◆ Exercise aim ◆
Return the line containing "it stands on", the line containing "points = [vertex.co", and every line between them, exactly as they stand. Output nothing else.

+++ Provided entries

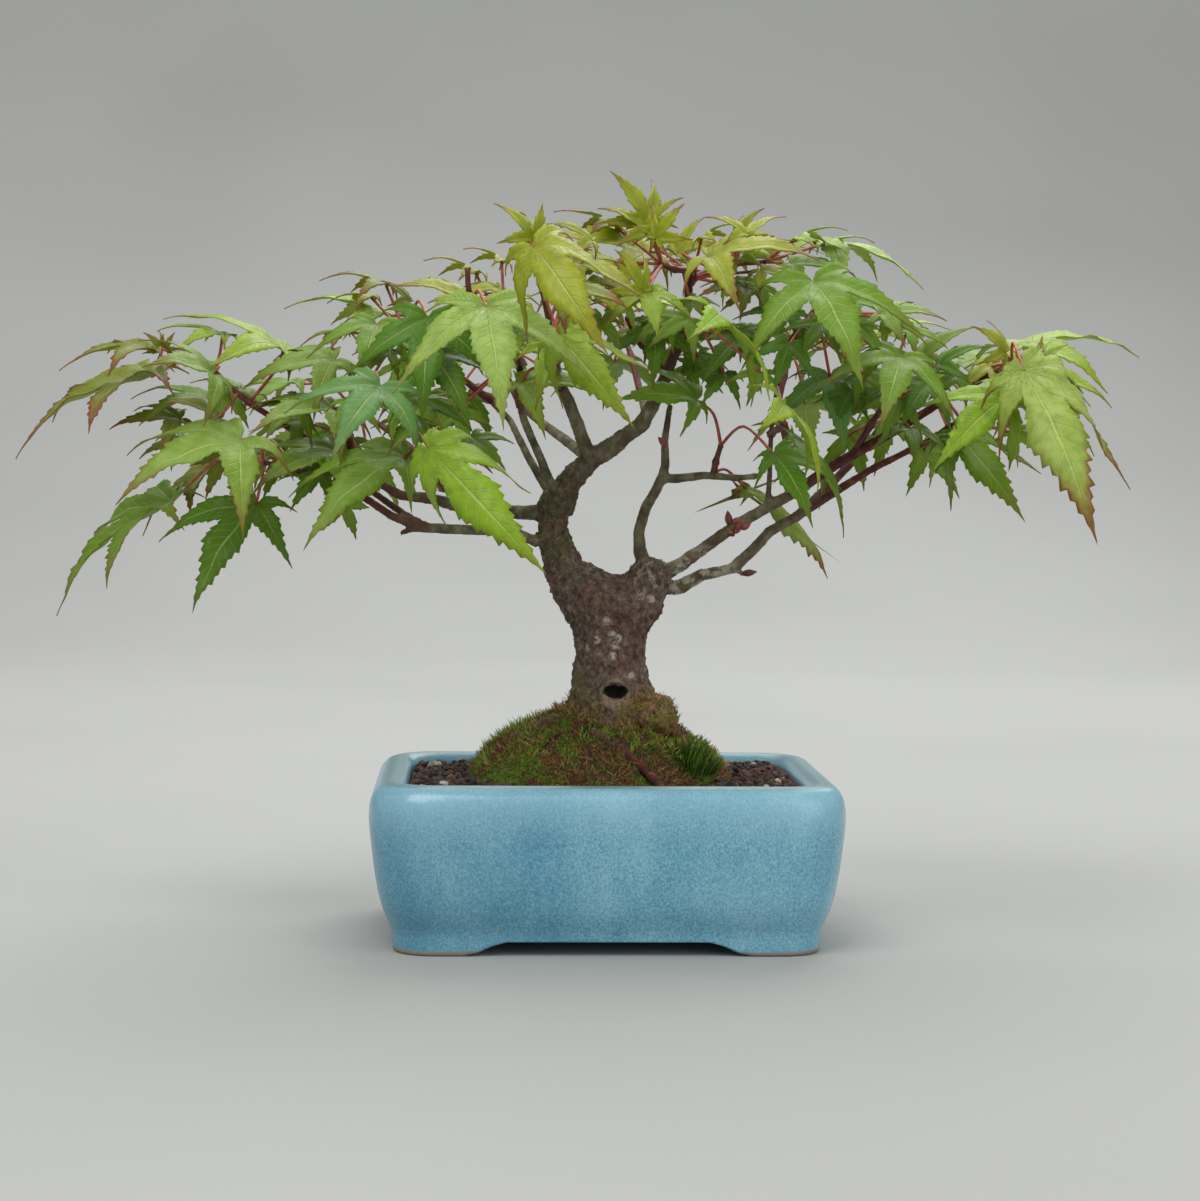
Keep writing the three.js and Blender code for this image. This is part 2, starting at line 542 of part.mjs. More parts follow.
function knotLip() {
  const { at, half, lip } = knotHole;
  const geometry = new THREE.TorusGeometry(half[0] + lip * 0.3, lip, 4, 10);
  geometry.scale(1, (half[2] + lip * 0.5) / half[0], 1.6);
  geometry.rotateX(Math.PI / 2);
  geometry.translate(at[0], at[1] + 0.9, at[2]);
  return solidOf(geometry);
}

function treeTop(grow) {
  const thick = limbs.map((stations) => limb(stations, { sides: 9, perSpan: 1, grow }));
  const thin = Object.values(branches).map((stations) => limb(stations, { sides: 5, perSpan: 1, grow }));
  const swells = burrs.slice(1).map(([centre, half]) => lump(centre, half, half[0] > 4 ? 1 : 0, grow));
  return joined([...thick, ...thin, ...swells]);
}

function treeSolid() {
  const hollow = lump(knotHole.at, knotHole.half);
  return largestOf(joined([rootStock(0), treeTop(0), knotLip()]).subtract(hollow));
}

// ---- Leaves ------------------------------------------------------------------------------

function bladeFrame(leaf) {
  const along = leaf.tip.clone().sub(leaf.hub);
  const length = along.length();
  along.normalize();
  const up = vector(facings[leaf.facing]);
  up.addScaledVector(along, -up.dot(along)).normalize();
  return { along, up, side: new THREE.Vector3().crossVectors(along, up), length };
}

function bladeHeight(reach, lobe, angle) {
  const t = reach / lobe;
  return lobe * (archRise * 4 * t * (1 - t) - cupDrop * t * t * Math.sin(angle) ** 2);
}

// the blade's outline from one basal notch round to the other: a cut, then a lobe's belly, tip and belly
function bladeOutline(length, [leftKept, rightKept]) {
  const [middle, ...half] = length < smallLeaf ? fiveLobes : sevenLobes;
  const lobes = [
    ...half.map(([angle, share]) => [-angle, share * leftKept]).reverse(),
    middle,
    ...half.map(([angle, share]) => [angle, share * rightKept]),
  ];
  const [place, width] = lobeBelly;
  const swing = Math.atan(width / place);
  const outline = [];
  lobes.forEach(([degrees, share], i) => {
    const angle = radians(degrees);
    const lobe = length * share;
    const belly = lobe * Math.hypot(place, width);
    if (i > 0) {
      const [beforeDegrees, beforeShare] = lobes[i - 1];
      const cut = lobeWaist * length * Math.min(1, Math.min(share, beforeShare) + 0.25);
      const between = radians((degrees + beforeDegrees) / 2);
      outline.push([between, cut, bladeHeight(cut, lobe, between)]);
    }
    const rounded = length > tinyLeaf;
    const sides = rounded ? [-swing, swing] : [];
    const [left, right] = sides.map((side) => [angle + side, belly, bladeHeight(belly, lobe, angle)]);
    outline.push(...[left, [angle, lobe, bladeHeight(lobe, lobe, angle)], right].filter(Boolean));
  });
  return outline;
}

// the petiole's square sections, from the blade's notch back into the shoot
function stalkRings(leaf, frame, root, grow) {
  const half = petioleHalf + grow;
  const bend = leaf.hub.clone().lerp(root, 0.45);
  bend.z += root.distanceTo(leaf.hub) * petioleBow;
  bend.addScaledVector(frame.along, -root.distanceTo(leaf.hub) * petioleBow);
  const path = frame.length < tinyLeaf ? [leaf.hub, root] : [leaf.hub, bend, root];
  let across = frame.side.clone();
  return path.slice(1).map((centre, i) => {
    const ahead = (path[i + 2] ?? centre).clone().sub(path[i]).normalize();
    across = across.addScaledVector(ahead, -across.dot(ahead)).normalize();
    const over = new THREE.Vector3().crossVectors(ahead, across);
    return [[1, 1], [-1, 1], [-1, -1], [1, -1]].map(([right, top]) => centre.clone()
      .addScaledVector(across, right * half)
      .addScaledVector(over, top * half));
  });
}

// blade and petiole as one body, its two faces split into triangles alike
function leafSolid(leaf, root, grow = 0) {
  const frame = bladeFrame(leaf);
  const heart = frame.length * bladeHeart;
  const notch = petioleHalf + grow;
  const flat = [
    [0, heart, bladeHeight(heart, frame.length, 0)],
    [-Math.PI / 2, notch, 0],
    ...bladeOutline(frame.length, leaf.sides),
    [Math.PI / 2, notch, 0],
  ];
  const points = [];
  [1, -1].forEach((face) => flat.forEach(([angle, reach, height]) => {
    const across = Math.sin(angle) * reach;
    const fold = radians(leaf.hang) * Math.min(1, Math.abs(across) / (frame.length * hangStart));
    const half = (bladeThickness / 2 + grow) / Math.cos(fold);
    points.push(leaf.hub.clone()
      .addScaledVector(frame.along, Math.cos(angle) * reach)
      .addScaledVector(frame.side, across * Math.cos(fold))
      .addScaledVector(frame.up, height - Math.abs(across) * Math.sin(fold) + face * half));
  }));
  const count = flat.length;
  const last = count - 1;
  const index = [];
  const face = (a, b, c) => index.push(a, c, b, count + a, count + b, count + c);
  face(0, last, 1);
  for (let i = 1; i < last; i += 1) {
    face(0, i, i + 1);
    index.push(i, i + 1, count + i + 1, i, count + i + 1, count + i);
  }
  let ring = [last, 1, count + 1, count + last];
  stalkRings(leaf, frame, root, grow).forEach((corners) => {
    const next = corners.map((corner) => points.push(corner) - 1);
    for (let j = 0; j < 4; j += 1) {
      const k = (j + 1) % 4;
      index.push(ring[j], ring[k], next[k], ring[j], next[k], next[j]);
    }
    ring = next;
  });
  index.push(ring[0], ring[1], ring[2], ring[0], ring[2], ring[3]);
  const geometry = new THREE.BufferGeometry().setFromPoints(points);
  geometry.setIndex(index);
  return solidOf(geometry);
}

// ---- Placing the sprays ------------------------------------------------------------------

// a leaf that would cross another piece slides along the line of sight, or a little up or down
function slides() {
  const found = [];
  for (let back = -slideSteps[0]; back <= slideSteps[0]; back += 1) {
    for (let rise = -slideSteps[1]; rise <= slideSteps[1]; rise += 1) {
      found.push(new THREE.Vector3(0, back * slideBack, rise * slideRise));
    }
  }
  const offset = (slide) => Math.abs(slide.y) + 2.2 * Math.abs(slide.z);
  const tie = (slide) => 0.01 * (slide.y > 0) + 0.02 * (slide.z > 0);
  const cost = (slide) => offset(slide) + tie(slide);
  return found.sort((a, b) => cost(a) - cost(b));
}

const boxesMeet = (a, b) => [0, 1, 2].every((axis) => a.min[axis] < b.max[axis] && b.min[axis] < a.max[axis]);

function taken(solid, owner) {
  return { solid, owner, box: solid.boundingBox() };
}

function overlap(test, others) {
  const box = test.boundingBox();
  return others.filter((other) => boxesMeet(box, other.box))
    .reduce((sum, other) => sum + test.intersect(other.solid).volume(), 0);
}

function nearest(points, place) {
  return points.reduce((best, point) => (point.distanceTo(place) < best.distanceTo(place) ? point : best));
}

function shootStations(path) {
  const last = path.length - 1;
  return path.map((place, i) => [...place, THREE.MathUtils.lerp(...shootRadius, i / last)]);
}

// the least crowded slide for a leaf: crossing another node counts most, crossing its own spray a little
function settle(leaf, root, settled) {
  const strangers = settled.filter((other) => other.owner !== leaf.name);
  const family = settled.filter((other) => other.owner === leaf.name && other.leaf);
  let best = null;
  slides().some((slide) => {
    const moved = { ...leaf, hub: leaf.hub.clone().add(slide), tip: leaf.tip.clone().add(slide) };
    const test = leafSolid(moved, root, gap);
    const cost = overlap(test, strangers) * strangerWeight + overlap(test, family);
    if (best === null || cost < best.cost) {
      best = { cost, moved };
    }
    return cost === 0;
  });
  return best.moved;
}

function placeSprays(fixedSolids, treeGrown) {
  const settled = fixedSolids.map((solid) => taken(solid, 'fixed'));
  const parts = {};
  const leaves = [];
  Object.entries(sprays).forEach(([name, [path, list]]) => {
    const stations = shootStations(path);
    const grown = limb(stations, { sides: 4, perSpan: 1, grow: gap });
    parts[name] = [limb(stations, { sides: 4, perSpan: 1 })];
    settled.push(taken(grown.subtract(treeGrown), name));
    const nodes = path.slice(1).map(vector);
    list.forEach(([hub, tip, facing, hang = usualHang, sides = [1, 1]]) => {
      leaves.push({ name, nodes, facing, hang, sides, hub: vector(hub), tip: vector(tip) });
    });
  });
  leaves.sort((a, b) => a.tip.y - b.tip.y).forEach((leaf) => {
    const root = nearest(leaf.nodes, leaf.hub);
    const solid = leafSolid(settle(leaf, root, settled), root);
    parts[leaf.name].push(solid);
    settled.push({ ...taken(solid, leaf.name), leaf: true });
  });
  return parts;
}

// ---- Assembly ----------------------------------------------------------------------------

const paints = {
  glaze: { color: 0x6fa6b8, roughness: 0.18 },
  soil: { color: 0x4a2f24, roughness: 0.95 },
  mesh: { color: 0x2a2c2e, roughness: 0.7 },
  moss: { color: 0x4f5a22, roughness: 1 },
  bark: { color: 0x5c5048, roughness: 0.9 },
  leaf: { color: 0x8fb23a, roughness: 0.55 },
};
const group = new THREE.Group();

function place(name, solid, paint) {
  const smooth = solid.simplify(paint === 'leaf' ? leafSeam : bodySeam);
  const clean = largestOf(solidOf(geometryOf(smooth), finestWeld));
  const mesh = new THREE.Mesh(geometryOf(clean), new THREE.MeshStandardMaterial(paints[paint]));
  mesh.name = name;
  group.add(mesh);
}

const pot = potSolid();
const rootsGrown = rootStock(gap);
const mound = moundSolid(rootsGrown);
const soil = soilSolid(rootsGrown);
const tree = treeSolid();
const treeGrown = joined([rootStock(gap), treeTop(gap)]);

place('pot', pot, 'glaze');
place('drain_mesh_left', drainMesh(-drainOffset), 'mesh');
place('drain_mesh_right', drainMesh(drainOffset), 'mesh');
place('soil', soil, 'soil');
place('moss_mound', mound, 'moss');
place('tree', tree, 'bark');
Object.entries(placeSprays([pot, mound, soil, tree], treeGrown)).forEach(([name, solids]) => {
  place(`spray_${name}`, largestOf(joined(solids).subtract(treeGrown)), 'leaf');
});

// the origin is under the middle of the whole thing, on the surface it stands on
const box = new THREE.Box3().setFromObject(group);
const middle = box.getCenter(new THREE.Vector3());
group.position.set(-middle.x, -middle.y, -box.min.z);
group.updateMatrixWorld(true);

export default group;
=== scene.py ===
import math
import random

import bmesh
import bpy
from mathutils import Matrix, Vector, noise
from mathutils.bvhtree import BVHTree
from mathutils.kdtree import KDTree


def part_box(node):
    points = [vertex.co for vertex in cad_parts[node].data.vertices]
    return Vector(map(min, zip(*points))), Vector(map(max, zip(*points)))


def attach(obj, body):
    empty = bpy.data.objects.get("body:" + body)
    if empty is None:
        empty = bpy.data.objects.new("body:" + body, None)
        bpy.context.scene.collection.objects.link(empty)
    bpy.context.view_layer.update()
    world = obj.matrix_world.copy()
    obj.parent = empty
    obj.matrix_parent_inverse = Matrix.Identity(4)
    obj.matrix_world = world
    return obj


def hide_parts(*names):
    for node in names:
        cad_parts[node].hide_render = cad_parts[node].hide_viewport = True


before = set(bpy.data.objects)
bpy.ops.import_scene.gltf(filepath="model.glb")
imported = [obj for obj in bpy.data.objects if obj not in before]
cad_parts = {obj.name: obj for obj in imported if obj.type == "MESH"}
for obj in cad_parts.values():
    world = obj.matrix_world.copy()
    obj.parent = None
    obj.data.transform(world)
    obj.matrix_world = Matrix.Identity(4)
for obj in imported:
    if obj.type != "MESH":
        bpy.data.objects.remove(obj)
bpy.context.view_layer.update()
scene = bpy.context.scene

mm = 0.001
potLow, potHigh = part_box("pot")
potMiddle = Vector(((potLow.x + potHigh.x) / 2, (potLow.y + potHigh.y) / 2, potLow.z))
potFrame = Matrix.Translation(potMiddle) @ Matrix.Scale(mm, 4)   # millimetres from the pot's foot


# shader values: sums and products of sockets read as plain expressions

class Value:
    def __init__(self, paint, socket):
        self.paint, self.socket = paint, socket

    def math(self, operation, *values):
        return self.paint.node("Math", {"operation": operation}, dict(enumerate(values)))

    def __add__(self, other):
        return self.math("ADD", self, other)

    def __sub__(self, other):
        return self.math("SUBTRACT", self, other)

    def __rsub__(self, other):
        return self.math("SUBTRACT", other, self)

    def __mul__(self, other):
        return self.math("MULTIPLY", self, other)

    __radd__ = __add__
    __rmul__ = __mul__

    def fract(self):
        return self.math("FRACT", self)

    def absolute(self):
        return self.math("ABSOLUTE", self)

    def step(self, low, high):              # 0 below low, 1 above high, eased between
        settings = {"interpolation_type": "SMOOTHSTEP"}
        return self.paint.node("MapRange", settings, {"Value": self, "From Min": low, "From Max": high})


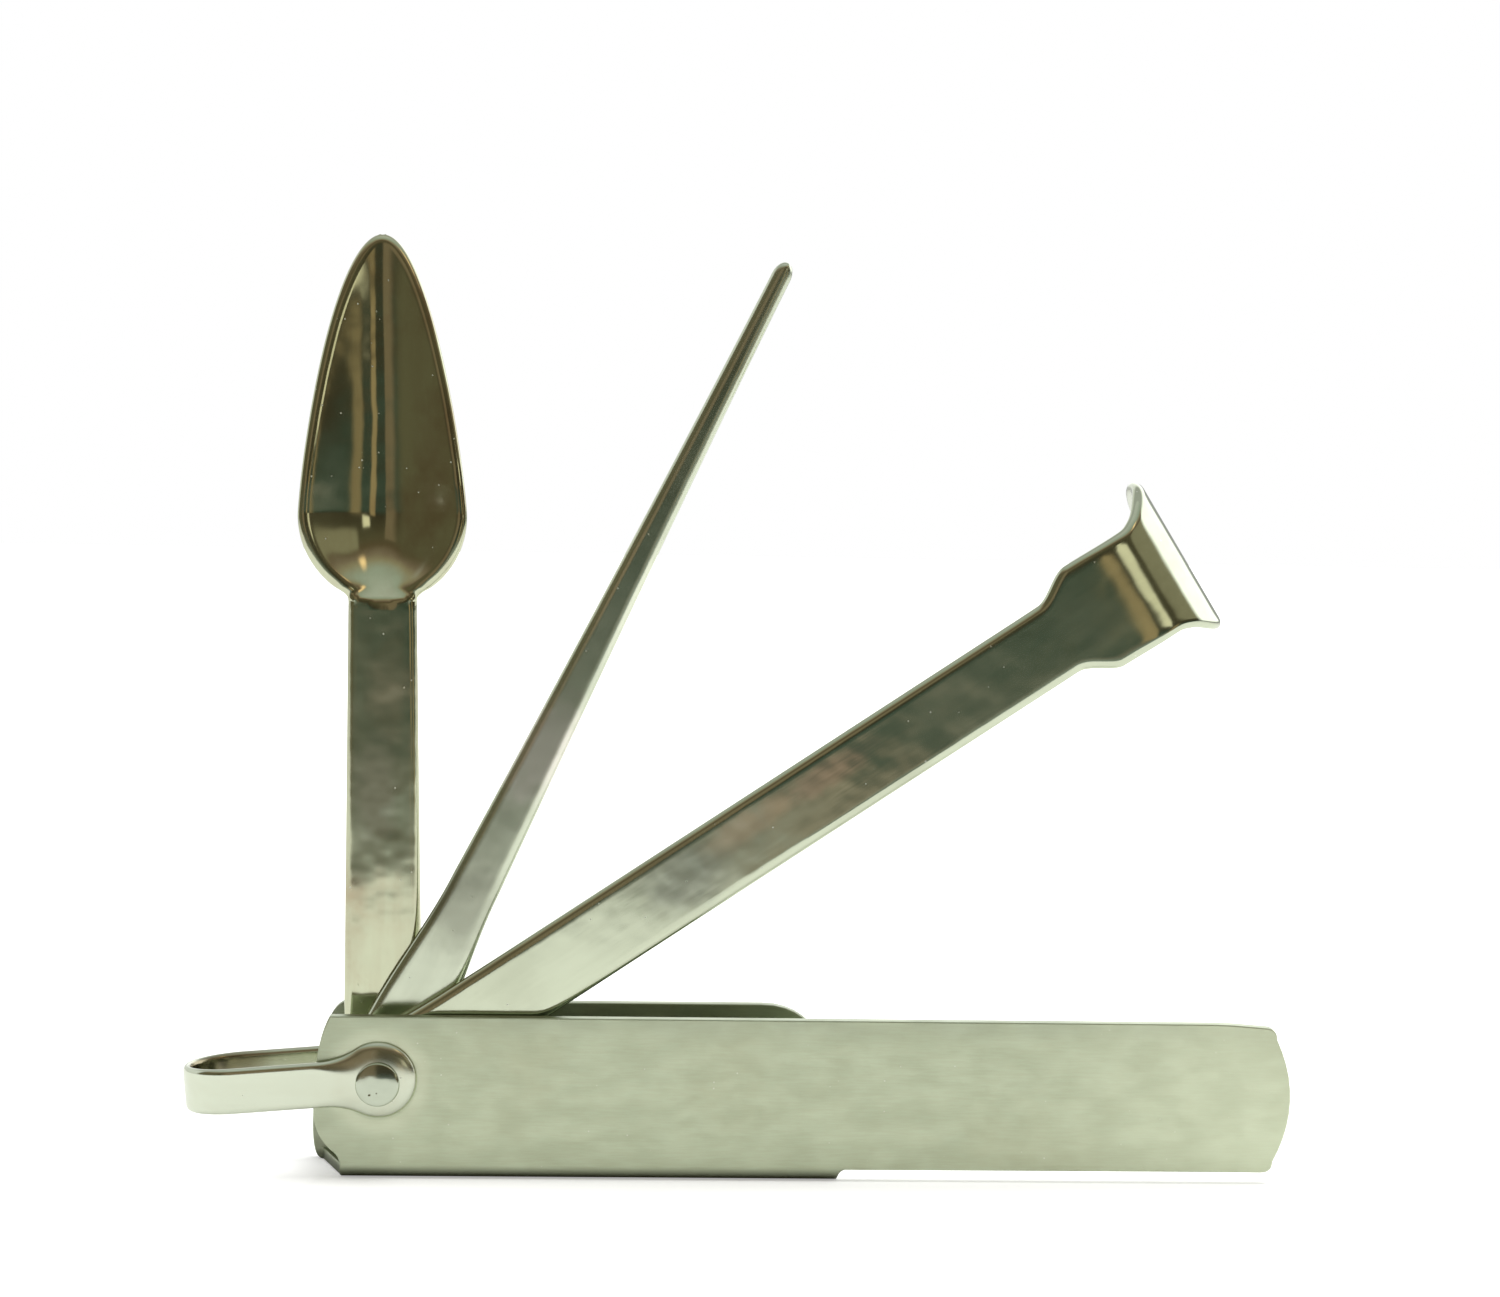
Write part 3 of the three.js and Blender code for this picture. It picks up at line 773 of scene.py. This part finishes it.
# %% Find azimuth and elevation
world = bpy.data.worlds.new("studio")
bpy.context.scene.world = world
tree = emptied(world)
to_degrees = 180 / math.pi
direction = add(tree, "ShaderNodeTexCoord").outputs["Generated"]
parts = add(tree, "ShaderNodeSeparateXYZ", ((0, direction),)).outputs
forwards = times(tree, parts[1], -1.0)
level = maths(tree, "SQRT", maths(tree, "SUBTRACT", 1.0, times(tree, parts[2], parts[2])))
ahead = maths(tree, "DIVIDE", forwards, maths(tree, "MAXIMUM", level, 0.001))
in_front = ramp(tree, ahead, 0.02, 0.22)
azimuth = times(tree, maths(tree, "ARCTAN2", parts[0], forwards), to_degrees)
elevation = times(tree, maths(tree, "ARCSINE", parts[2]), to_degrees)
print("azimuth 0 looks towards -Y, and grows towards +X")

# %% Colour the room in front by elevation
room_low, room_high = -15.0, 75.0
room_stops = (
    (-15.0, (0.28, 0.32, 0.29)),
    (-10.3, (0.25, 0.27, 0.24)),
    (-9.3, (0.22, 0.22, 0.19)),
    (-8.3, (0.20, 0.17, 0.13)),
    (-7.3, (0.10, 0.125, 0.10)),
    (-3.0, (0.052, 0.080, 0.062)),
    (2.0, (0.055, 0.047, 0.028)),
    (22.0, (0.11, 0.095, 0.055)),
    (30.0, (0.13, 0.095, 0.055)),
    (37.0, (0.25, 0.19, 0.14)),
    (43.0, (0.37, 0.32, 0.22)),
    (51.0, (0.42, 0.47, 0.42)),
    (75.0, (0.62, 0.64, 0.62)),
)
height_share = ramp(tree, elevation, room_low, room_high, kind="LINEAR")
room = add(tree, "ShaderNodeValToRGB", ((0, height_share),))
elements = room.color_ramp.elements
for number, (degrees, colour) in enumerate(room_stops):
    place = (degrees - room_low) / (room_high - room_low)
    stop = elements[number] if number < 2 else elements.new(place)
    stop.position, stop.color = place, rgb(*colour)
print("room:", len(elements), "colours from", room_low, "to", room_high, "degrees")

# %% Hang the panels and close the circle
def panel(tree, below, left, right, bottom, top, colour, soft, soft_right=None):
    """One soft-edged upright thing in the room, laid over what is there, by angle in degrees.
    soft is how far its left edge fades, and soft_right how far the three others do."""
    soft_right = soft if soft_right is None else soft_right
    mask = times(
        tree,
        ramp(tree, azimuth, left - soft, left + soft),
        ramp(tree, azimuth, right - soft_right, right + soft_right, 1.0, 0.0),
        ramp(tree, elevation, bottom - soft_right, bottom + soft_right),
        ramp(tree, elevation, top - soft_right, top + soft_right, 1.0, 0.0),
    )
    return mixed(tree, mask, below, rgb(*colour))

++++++

◆ Full answer ◆
// the origin is under the middle of the whole thing, on the surface it stands on
const box = new THREE.Box3().setFromObject(group);
const middle = box.getCenter(new THREE.Vector3());
group.position.set(-middle.x, -middle.y, -box.min.z);
group.updateMatrixWorld(true);

export default group;
=== scene.py ===
import math
import random

import bmesh
import bpy
from mathutils import Matrix, Vector, noise
from mathutils.bvhtree import BVHTree
from mathutils.kdtree import KDTree


def part_box(node):
    points = [vertex.co for vertex in cad_parts[node].data.vertices]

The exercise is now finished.